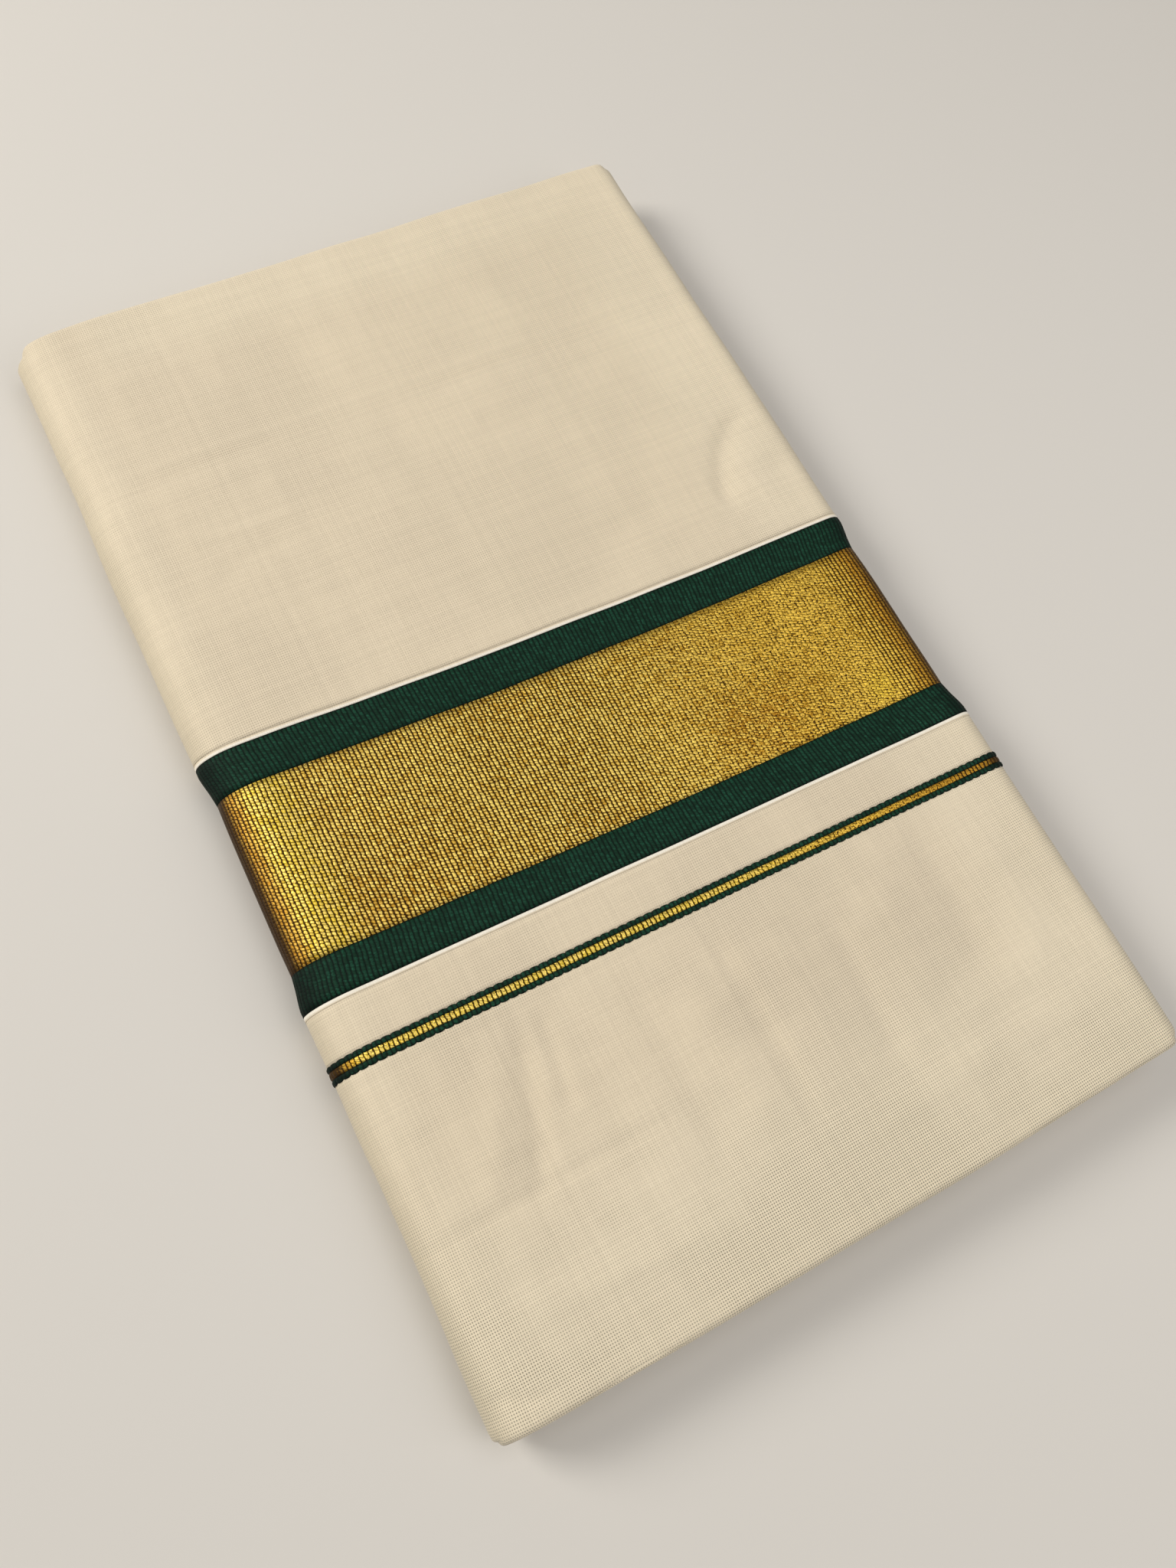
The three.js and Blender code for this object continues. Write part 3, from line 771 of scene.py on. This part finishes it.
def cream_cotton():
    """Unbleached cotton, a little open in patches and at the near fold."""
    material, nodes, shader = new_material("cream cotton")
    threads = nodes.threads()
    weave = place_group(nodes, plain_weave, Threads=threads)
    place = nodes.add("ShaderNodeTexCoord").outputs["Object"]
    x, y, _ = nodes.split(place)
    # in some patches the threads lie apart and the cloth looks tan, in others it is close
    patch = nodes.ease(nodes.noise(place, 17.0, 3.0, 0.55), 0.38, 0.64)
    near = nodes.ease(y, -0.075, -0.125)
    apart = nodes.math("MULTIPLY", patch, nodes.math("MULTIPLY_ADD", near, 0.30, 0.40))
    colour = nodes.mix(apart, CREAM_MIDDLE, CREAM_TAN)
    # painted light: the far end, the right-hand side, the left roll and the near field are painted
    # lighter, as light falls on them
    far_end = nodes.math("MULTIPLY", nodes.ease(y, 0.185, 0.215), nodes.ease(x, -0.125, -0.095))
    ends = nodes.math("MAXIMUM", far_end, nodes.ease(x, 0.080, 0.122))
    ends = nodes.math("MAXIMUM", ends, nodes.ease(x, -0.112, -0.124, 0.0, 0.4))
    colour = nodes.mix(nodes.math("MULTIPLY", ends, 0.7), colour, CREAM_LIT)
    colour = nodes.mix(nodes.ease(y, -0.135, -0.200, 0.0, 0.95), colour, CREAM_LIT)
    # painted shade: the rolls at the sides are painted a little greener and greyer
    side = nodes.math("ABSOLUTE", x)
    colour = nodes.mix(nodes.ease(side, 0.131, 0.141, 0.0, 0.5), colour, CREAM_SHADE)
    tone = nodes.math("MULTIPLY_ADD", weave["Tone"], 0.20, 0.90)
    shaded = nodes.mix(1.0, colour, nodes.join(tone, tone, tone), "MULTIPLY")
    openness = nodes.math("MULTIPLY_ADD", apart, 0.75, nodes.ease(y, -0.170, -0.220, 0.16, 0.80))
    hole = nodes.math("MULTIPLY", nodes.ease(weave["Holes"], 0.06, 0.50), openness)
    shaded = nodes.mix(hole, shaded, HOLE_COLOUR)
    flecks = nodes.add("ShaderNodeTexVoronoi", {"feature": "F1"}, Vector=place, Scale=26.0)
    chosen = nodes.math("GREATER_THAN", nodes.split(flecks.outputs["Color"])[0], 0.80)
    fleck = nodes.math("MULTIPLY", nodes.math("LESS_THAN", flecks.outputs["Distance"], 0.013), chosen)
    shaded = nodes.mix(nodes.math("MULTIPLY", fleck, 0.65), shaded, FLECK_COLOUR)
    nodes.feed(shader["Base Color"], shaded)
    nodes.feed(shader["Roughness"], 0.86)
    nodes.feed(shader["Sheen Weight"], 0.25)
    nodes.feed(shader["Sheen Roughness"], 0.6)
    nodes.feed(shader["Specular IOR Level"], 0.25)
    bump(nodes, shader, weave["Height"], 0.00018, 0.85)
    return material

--

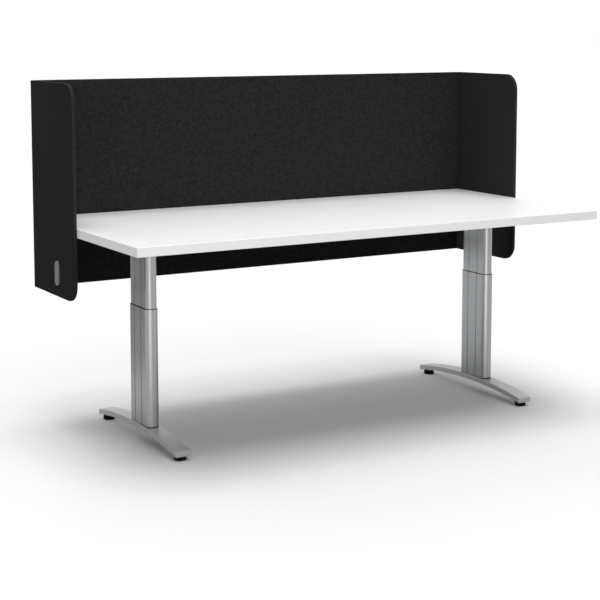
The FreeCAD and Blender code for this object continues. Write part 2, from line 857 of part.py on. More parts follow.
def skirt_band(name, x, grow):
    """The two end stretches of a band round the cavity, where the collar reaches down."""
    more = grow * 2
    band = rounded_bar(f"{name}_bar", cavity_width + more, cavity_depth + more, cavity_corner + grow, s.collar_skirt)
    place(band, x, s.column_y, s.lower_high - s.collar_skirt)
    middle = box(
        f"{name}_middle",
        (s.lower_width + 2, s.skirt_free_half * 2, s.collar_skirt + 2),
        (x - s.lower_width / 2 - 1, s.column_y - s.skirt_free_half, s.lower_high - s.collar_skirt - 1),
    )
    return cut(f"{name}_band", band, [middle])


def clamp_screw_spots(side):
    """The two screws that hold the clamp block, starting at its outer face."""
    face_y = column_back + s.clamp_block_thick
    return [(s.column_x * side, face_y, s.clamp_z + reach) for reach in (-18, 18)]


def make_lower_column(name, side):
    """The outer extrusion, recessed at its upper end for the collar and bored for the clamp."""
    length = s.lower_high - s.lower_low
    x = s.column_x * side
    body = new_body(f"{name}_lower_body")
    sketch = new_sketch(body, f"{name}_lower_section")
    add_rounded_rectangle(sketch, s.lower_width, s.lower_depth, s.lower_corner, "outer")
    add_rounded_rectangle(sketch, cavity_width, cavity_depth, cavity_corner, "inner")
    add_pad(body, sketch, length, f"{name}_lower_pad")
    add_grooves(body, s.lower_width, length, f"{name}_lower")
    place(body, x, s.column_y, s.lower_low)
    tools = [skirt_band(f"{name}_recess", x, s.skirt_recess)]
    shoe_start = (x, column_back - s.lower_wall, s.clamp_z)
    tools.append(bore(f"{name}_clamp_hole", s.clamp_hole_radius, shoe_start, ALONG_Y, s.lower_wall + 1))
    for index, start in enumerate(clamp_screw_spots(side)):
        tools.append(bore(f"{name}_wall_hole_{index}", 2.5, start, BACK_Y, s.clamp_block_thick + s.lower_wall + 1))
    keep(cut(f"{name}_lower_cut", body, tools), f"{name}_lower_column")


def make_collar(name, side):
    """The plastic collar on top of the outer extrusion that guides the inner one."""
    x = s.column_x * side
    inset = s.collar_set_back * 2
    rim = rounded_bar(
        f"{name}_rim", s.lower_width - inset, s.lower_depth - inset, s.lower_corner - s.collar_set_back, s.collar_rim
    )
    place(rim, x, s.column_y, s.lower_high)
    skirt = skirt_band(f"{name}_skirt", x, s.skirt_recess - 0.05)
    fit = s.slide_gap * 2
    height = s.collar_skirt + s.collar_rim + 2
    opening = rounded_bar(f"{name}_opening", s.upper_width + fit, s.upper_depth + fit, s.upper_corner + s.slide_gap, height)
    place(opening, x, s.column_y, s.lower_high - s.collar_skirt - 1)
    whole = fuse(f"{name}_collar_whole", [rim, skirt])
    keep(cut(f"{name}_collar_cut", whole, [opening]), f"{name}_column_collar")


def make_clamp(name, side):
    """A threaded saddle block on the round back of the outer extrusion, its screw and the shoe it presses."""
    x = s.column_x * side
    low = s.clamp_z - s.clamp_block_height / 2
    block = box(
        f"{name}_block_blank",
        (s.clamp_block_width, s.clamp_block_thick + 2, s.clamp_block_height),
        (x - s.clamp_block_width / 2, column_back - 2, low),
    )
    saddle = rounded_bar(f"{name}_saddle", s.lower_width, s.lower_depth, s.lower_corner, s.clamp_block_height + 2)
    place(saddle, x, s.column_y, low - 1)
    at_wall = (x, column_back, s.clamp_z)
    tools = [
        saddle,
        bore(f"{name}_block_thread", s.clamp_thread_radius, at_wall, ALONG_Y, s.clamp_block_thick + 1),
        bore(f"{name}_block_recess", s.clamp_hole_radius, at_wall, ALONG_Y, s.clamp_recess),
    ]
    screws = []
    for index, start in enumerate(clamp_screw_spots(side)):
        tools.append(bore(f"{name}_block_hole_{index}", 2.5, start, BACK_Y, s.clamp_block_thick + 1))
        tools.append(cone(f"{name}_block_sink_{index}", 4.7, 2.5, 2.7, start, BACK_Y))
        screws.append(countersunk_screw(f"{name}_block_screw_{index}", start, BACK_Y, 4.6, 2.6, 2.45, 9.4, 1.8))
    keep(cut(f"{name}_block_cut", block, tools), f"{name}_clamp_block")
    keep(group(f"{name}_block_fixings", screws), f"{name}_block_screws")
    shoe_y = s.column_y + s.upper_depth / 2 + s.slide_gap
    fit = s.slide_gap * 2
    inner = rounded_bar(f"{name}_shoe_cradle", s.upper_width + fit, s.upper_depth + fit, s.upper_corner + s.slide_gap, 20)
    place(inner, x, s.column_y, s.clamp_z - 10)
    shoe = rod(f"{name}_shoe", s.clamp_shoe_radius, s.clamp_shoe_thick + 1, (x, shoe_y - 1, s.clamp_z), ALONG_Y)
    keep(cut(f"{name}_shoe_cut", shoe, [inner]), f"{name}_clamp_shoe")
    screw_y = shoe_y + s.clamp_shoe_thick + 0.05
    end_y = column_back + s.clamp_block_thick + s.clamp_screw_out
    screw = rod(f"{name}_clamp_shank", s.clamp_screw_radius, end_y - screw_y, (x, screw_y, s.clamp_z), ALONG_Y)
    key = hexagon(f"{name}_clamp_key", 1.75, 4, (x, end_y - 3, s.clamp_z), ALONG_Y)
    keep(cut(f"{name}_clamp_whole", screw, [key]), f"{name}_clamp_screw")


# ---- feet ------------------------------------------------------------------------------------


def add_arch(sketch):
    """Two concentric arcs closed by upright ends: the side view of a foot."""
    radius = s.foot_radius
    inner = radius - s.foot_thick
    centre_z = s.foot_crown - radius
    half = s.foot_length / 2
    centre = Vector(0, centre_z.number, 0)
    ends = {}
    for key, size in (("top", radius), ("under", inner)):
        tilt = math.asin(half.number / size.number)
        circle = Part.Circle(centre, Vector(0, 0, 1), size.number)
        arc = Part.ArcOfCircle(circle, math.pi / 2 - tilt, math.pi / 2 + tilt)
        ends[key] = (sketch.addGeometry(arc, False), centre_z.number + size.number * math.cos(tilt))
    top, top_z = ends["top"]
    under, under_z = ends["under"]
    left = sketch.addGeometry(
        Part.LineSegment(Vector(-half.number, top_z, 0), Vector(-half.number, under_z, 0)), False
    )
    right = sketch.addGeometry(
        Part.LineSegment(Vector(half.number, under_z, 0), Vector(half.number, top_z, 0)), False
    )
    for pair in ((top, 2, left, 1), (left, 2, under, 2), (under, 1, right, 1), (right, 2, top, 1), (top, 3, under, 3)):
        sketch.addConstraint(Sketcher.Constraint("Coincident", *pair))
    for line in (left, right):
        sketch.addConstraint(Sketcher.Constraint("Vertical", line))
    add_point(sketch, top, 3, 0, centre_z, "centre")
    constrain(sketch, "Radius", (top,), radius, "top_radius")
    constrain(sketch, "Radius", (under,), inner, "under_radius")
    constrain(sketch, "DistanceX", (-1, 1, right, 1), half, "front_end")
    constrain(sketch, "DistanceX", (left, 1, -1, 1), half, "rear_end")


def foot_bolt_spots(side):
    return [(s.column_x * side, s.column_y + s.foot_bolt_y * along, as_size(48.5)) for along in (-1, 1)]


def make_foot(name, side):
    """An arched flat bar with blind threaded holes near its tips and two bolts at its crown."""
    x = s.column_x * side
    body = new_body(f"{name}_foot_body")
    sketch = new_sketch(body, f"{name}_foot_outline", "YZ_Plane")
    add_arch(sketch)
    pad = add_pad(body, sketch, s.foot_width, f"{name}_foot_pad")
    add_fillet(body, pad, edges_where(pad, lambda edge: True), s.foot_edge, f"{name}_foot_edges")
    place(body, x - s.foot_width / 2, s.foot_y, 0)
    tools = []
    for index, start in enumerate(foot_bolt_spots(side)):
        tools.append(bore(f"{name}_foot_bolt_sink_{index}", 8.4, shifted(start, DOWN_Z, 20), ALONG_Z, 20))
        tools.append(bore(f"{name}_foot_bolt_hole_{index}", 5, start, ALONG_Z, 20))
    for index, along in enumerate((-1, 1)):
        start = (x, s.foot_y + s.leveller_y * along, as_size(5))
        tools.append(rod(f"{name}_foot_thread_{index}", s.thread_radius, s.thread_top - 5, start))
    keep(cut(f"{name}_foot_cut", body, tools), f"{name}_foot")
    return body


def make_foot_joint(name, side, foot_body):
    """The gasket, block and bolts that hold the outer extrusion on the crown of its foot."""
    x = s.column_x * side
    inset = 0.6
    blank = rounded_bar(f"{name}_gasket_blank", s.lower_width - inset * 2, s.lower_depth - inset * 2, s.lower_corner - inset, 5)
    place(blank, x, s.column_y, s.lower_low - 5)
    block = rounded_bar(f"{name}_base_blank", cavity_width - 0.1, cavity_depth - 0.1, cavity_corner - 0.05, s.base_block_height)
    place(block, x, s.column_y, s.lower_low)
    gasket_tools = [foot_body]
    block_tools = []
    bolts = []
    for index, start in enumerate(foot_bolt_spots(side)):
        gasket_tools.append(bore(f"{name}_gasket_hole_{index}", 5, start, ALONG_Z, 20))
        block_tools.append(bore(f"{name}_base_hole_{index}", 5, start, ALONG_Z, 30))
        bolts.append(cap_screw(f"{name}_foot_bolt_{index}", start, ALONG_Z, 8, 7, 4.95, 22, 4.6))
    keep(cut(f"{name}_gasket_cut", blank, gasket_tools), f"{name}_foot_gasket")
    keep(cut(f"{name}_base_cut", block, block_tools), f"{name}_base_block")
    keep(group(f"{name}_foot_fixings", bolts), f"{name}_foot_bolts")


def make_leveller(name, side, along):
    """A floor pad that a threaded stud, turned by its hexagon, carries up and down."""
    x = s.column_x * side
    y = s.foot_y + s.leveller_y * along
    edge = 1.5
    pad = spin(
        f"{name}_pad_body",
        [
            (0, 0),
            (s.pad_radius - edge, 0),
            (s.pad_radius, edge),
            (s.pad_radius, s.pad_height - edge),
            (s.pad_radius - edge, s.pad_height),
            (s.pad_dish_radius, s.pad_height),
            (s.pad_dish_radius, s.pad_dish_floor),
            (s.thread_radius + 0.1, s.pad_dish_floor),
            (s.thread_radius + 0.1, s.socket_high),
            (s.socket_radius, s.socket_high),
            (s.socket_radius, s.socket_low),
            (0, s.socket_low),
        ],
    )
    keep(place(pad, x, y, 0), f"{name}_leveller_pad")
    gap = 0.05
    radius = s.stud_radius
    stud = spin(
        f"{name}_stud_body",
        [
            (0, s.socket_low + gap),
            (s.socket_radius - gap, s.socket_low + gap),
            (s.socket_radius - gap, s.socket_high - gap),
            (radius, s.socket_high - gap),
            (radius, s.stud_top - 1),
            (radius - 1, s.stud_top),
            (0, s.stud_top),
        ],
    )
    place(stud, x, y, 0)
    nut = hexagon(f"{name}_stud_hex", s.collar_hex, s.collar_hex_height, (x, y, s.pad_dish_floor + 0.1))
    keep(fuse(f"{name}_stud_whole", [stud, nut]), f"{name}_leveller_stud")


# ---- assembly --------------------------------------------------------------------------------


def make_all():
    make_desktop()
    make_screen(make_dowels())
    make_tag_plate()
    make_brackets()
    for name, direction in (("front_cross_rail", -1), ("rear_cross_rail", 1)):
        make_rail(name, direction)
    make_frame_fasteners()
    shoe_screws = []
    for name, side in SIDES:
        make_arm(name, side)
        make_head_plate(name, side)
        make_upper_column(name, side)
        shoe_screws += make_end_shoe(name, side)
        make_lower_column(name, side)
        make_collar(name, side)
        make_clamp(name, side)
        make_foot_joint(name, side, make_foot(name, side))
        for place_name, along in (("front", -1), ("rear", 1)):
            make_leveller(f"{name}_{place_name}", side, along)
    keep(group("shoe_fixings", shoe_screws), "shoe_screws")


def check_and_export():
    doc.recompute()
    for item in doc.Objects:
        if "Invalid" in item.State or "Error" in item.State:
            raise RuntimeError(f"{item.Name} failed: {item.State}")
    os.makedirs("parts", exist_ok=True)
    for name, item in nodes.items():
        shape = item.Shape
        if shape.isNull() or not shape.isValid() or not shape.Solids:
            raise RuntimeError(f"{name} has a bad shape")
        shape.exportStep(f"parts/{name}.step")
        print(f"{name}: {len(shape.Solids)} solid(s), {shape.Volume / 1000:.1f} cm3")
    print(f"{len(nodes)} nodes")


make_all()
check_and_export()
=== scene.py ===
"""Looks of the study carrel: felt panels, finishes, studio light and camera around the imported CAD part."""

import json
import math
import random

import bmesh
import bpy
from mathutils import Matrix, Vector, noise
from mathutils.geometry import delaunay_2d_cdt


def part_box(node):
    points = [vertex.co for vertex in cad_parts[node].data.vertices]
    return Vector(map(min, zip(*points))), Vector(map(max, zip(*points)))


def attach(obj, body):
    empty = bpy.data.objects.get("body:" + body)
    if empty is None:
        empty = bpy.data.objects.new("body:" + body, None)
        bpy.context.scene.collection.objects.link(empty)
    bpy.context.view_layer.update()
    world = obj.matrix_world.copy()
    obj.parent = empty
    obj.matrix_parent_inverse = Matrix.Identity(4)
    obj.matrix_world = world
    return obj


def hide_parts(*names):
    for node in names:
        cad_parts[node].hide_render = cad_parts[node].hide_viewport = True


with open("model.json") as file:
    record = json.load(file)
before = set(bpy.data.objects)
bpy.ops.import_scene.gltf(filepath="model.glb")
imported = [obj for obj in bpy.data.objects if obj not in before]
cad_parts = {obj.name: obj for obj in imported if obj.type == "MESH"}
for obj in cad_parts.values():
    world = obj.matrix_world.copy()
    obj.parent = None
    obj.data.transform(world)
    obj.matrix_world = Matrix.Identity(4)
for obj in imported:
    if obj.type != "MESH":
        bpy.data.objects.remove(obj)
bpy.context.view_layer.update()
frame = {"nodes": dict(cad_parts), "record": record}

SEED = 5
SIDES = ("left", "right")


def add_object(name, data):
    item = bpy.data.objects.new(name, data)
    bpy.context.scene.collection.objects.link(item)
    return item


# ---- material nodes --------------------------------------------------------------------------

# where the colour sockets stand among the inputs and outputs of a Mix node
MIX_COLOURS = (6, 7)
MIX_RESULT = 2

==

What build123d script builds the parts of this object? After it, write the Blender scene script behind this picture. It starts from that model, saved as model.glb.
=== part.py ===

What you will do: Take the lines from the line with "obj.matrix_parent_inverse = Matrix.Identity(4)" through the line with "MIX_RESULT = 2", both ends included, and give them again exactly, with nothing else.

The response:
    obj.matrix_parent_inverse = Matrix.Identity(4)
    obj.matrix_world = world
    return obj


def hide_parts(*names):
    for node in names:
        cad_parts[node].hide_render = cad_parts[node].hide_viewport = True


with open("model.json") as file:
    record = json.load(file)
before = set(bpy.data.objects)
bpy.ops.import_scene.gltf(filepath="model.glb")
imported = [obj for obj in bpy.data.objects if obj not in before]
cad_parts = {obj.name: obj for obj in imported if obj.type == "MESH"}
for obj in cad_parts.values():
    world = obj.matrix_world.copy()
    obj.parent = None
    obj.data.transform(world)
    obj.matrix_world = Matrix.Identity(4)
for obj in imported:
    if obj.type != "MESH":
        bpy.data.objects.remove(obj)
bpy.context.view_layer.update()
frame = {"nodes": dict(cad_parts), "record": record}

SEED = 5
SIDES = ("left", "right")


def add_object(name, data):
    item = bpy.data.objects.new(name, data)
    bpy.context.scene.collection.objects.link(item)
    return item


# ---- material nodes --------------------------------------------------------------------------

# where the colour sockets stand among the inputs and outputs of a Mix node
MIX_COLOURS = (6, 7)
MIX_RESULT = 2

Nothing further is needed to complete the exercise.